::: Data to use
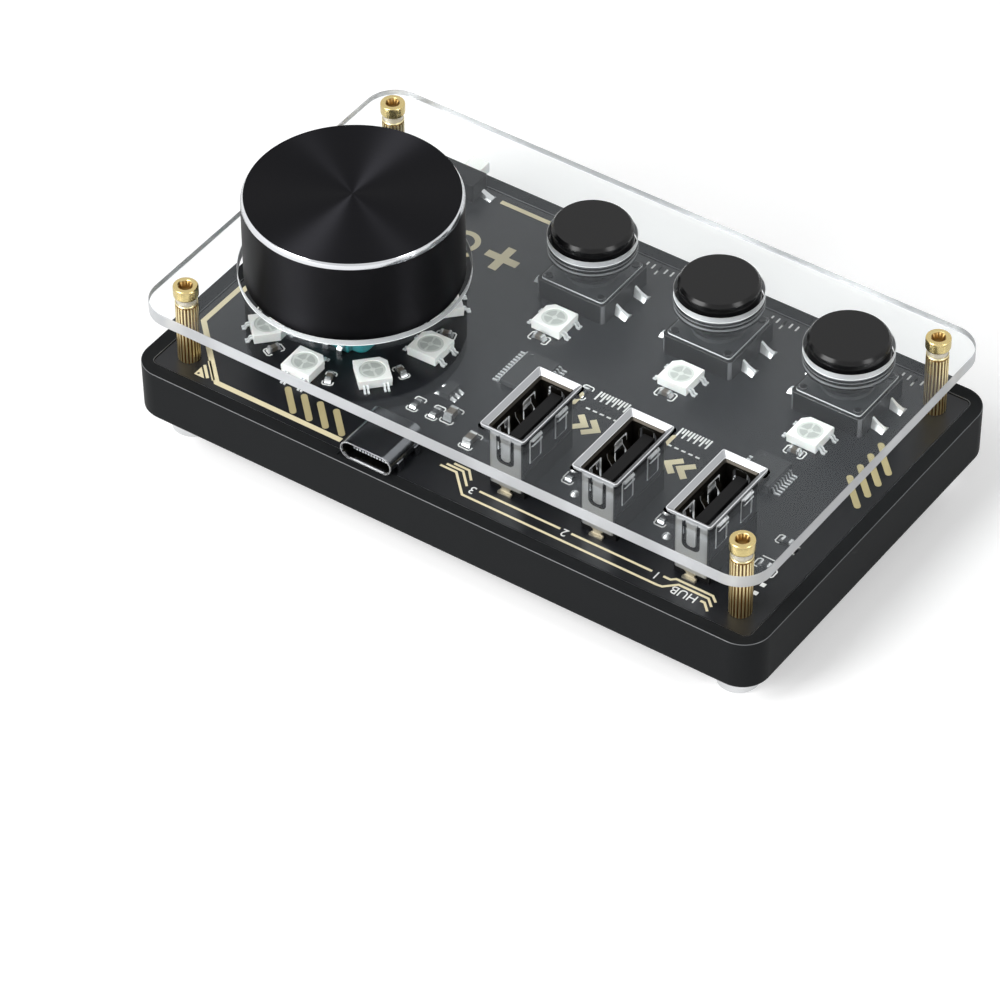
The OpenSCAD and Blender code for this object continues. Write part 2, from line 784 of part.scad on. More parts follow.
module regulator() {
    profile = [[0.8, 0.6], [1, 0.6], [1.15, 0.15], [1.5, 0.15], [1.5, 0], [1.05, 0], [0.9, 0.45], [0.8, 0.45]];
    color("#2b2c2e") translate([regulator_at[0], regulator_at[1], board_z]) {
        translate([0, 0, 0.08]) block(1.62, 2.9, 1);
        for (y = [-0.95, 0, 0.95]) translate([0, y, 0]) bent_strip(profile, 0.4);
        for (y = [-0.95, 0.95]) rotate([0, 0, 180]) translate([0, y, 0]) bent_strip(profile, 0.4);
    }
}

// a chip component: body with plated ends that stand a little proud
module small_part(l, w, h) {
    block(l - 0.6, w - 0.06, h - 0.04);
    for (i = signs) translate([i * (l / 2 - 0.2), 0, 0]) block(0.4, w, h);
}

module resistors() {
    color("#303133") for (p = resistor_places)
        translate([p[0], p[1], board_z]) rotate([0, 0, p[2]]) small_part(1.7, 0.9, 0.5);
}

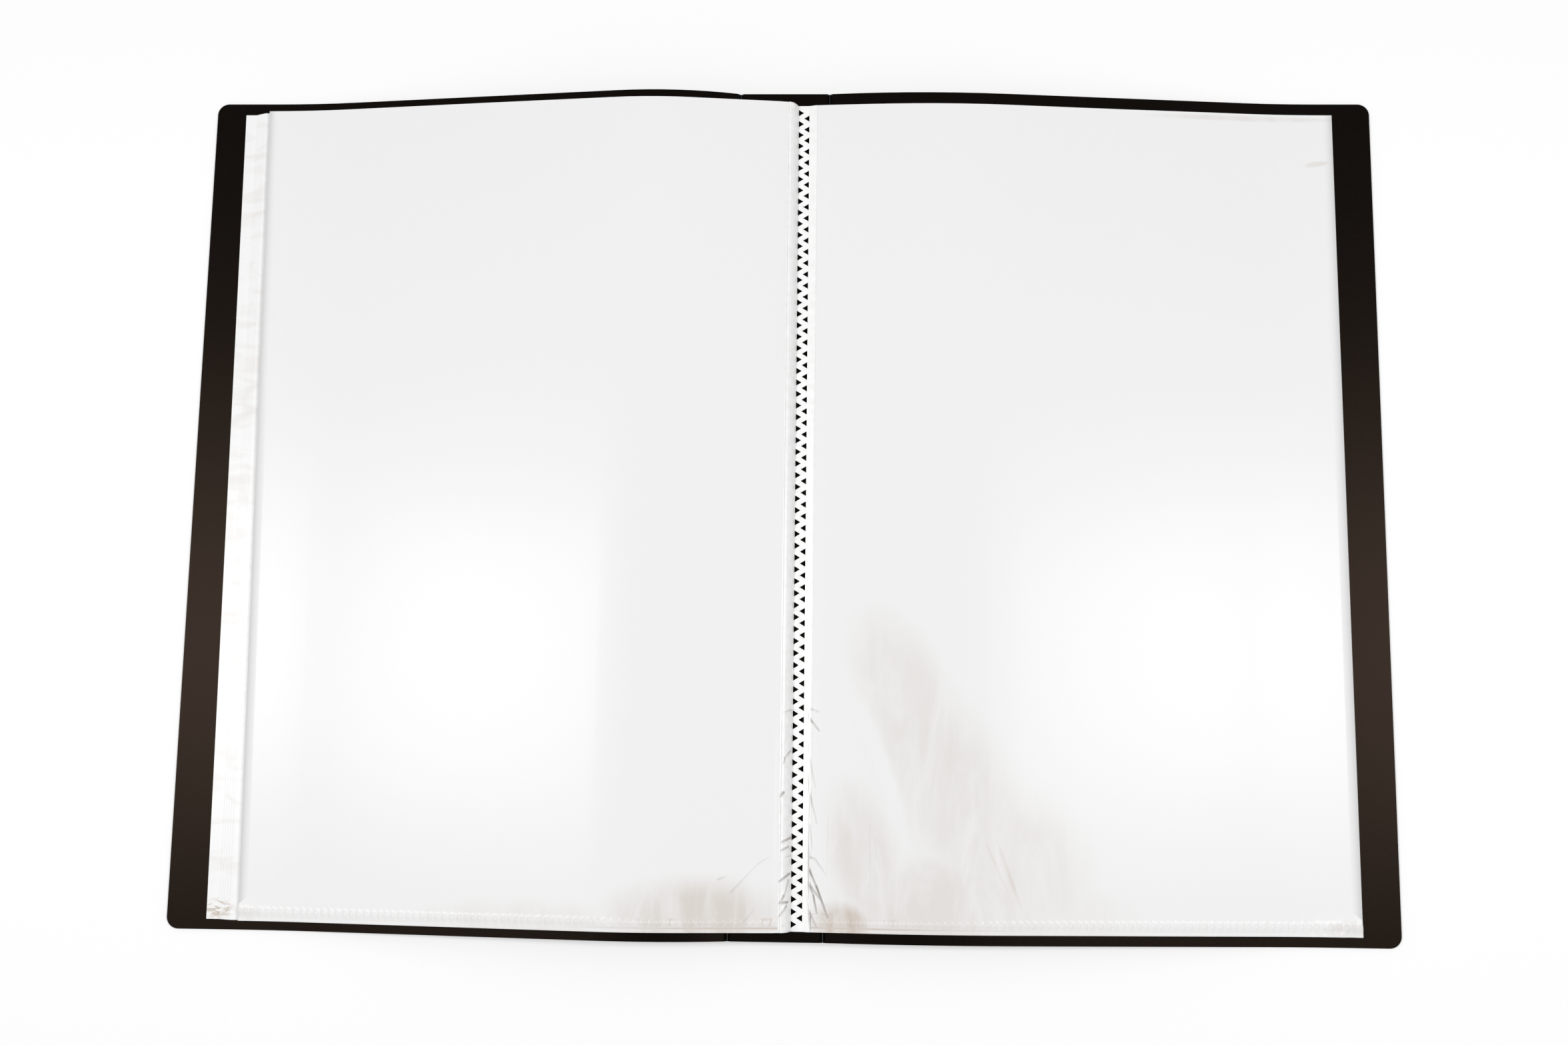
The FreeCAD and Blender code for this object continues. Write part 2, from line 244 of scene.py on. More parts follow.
::::::
Filter the records above for "Write" and copy every matching line.

Reply:
The OpenSCAD and Blender code for this object continues. Write part 2, from line 784 of part.scad on. More parts follow.
The FreeCAD and Blender code for this object continues. Write part 2, from line 244 of scene.py on. More parts follow.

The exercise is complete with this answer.